Ese círculo vicioso de las redes sociales terminó por formar a un usuario al que se lo podría definir como de “mecha corta”. Y esa transformación empieza a condicionar a las producciones de, incluso, las plataformas de streaming. Basta ver cómo los formatos “clásicos” empiezan a ver reducida la cantidad de capítulos y también la duración de los mismos para darse cuenta que algo está cambiando en la industria. Más allá de la incidencia de cuestiones presupuestarias, no es casualidad que cada vez se producen menos series de 13 episodios por temporada, como era habitual no hace mucho tiempo atrás. Lanzamientos de series de 6, 8 y no más de 10 capítulos se volvieron una tendencia consolidada, en búsqueda de satisfacer al nuevo perfil de consumidor.
No resulta sorprendente, entonces, que el formato de miniserie se haya impuesto también en el streaming. Pocos episodios y alta calidad parecieran ser los dos elementos que rigen el visionado audiovisual de esta época. Algo similar sucede con la proliferación de documentales y docuseries de 3 o 4 capítulos, que por temáticas pero también por formato tienen muy buena receptividad de los suscritores de las plataformas. La satisfacción inmediata y de corta duración pareciera ser el plato ideal para el picoteo audiovisual, que es fragmentado y múltiple.
El fenómeno de sinopsis no solo se percibe en las series. Incluso, hasta un formato tradicional de la pantalla chica como lo es el de la telenovela tuvo que adaptarse a la nueva era. Así, por ejemplo, mientras la colombiana Café con aroma de mujer tuvo 317 capítulos allá por 1994/95 en la TV abierta, en un éxito que la llevó a ser emitida en todo el mundo, la versión de 2021 (que se puede ver en Netflix) alcanzó los 92 episodios. Lo mismo ocurrió con La usurpadora, cuya versión de 1998 tuvo 120 episodios y a la de 2019 (disponible en Prime Video) le bastaron 25. Lo mismo sucede con las telenovelas del género surgidas en este tiempo: las dos temporadas de La reina del flow, por ejemplo, no superan los 90 episodios.
Uno de los condicionamientos para este nuevo paradigma es, sin dudas, el extendido uso del teléfono móvil para ver contenido. Su pequeña pantalla, su practicidad para llevarlo en cualquier bolsillo y la adicción que genera hizo que se puedan ver videos en el escaso tiempo libre que se tenga, llevando a que los formatos cortos se impongan para “matar” los tiempos muertos. Esa accesibilidad formó a un consumidor al que, sino se lo atrapa en los primeros segundos del video, va en busca de otro sin pensarlo. Así como TikTok hizo que Instagram tuviera que sumar los “reels” a su plataforma, también YouTube -que no es una red social- se vio obligada a agregar la función “shorts”, exclusiva para videos de hasta 60 segundos. Y mal no le fue: la sección ya supera los 70 mil millones de visualizaciones diarias.
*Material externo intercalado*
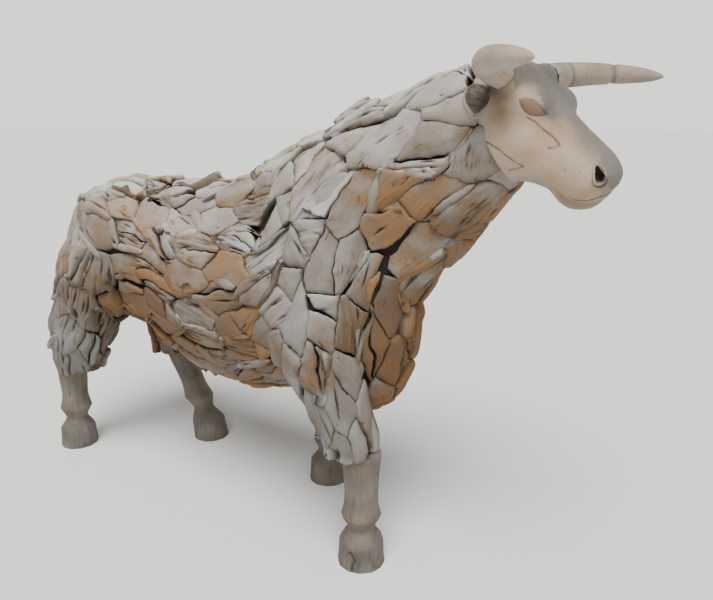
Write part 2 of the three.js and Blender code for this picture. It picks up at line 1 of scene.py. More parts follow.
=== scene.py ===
# %% [markdown]
# # A life-size bull clad in teak root
#
# The real bull is a heavy frame covered with some hundreds of pieces of old teak root, each one
# split, sanded and fixed beside its neighbours like a thick, uneven bark. The head, the horns, the
# ears and the four lower legs are carved from solid teak. The CAD model gives every piece its size
# and place, so this script loads it first and measures everything from it.

# %% Load the frame
import math
import random
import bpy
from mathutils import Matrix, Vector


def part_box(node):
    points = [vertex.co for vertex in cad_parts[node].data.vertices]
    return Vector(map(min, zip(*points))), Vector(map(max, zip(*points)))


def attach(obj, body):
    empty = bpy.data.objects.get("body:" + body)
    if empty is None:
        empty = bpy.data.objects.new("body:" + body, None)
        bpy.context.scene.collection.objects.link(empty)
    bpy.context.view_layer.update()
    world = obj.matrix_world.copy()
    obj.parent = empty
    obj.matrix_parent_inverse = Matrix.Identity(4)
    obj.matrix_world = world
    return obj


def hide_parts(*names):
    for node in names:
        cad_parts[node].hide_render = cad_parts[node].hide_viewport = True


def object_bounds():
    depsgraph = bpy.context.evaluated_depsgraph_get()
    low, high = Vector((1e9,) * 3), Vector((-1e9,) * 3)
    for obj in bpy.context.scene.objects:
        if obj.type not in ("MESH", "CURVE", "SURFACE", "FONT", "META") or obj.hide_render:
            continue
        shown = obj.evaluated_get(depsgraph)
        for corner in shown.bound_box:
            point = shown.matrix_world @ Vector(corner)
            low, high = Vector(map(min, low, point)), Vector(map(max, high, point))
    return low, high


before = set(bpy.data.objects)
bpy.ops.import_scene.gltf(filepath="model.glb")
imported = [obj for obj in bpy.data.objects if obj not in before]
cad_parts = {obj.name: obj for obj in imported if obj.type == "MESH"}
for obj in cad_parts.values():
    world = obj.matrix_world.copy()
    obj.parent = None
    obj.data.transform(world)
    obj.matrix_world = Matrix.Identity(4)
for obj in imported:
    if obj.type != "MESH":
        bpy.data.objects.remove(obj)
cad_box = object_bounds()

from types import SimpleNamespace

import bmesh
import bpy
from mathutils import Vector, noise

MM = 0.001
print("CAD box", [round(c, 3) for corner in cad_box for c in corner])

# %% [markdown]
# ## Camera, floor and light
#
# The photograph was taken by someone who stands in front of the right shoulder and looks down a
# little. The horizon lies well above the middle of the picture, so the camera is pitched down by the
# angle between the two. The lens follows from the focal length in pixels. The floor is pale and
# plain. The light is a white room with a wide skylight overhead, a little towards the camera, so
# that the back of the bull is bright and its flank and belly are darker. The walls glow enough to
# meet the floor without a dark line.

# %% Camera
PHOTO_WIDTH = 713
PHOTO_HEIGHT = 600
FOCAL_PIXELS = 650
HORIZON_ROW = 120
SENSOR = 36.0
BULL_MIDDLE = Vector((0.0175, 0.0237, 0))
EYE = BULL_MIDDLE + Vector((1.544, -1.7505, 1.45))
HEADING = math.radians(35)

lens = bpy.data.cameras.new("camera")
lens.sensor_width = SENSOR
lens.lens = SENSOR * FOCAL_PIXELS / PHOTO_WIDTH
camera = bpy.data.objects.new("camera", lens)
camera.location = EYE
pitch = math.atan((PHOTO_HEIGHT / 2 - HORIZON_ROW) / FOCAL_PIXELS)
camera.rotation_euler = (math.pi / 2 - pitch, 0, HEADING)
bpy.context.scene.collection.objects.link(camera)
bpy.context.scene.camera = camera
print("lens", round(lens.lens, 2), "mm, pitched down", round(math.degrees(pitch), 1), "degrees")


# %% Helpers for materials
def colour(code):
    """An sRGB hex colour as the linear values that the shaders work in"""
    parts = [int(code[i : i + 2], 16) / 255 for i in (1, 3, 5)]
    return [c / 12.92 if c < 0.04045 else ((c + 0.055) / 1.055) ** 2.4 for c in parts] + [1.0]


def add_node(tree, kind, inputs, **settings):
    """Adds one shader node, with its settings and what goes into its sockets"""
    made = tree.nodes.new("ShaderNode" + kind)
    for name, value in settings.items():
        setattr(made, name, value)
    for name, value in inputs.items():
        if isinstance(value, bpy.types.NodeSocket):
            tree.links.new(value, made.inputs[name])
        else:
            made.inputs[name].default_value = value
    return made


def new_material(name):
    """An empty node material, with its shader and its tree"""
    made = bpy.data.materials.new(name)
    made.use_nodes = True
    return made, made.node_tree, made.node_tree.nodes["Principled BSDF"]


# %% Floor and light
FLOOR_SIZE = 200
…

El auge de videos cortos de las redes sociales -fáciles de ver, de compartir y de recordar- está condicionando a la industria audiovisual. El homo videns del siglo XXI quiere entretenimiento (o información) y variedad en el menor tiempo posible. Ni las series ni las telenovelas duran lo que antes. La gratificación, parece, debe ser inmediata y los servicios de streaming se adaptan a este nuevo paradigma.